Even before the loan was announced, shares of the company surged. The Wall Street Journal previously reported that tweets and news stories from television stations in Kodak’s hometown of Rochester, N.Y., spurred trading in Kodak’s stock, in part thanks to a press advisory.

Then, in the days following the official announcement of the loan, the company’s stock surged, then fell precipitously. The Securities and Exchange Commission and several Democrat-led congressional committees opened investigations to examine the timing of option grants given to Kodak Executive Chairman Jim Continenza and other executives, among other things.

In its review, the special committee said the company didn’t break any laws related to its disclosure of the loan. It blamed the disclosure issues on a junior employee, who was able to modify the media advisory in a way that made it appear as if the information wasn’t embargoed, meaning scheduled for publication at a later time.

On the options grants, the special committee said there was no intent to manipulate their timing.

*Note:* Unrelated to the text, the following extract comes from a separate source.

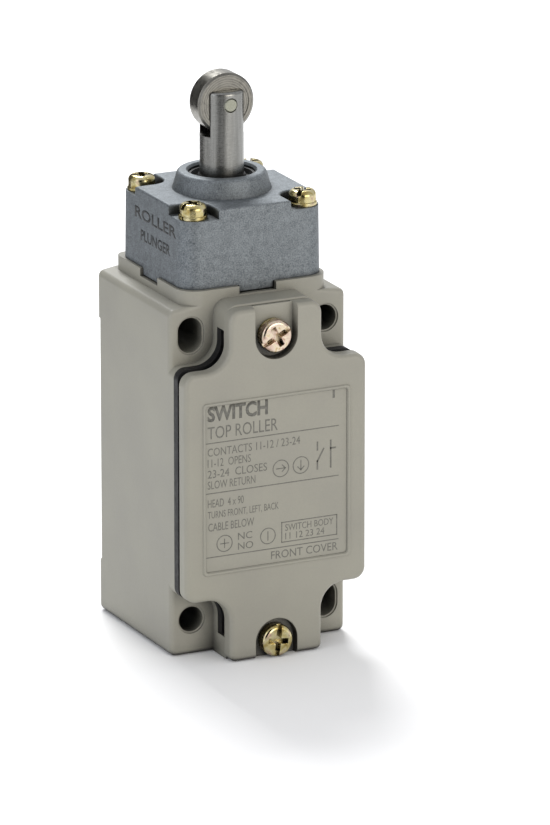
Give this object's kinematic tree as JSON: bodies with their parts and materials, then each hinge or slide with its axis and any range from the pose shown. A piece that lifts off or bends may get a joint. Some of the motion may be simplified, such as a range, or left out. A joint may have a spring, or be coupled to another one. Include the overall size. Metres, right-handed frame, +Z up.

”The grants were in the works long before Kodak was aware of the [loan] and they had legitimate business purposes,” said the report.

The report also examined a well-timed gift made by Kodak board member George Karfunkel on the same day the stock’s price peaked. In a securities filing, Mr. Karfunkel and his wife, Renee Karfunkel, said they donated 3 million of their 6.3 million Kodak shares to Congregation Chemdas Yisroel in Brooklyn, N.Y.

The donation was one of the largest ever made to a religious institution.

The special committee said that based on the information provided by Mr. Karfunkel during his interview, it doesn’t appear that the charitable gift violated federal securities laws. In addition, Kodak’s policies didn’t clearly prohibit Mr. Karfunkel from making the gift, even though it occurred during a closed trading window.

Even so, the committee said that the circumstances of the gift raised significant concerns from a corporate-governance perspective.

As a result, the special committee made a host of recommendations concerning the gift and other issues that it hoped would improve Kodak’s governance, disclosure and other policies.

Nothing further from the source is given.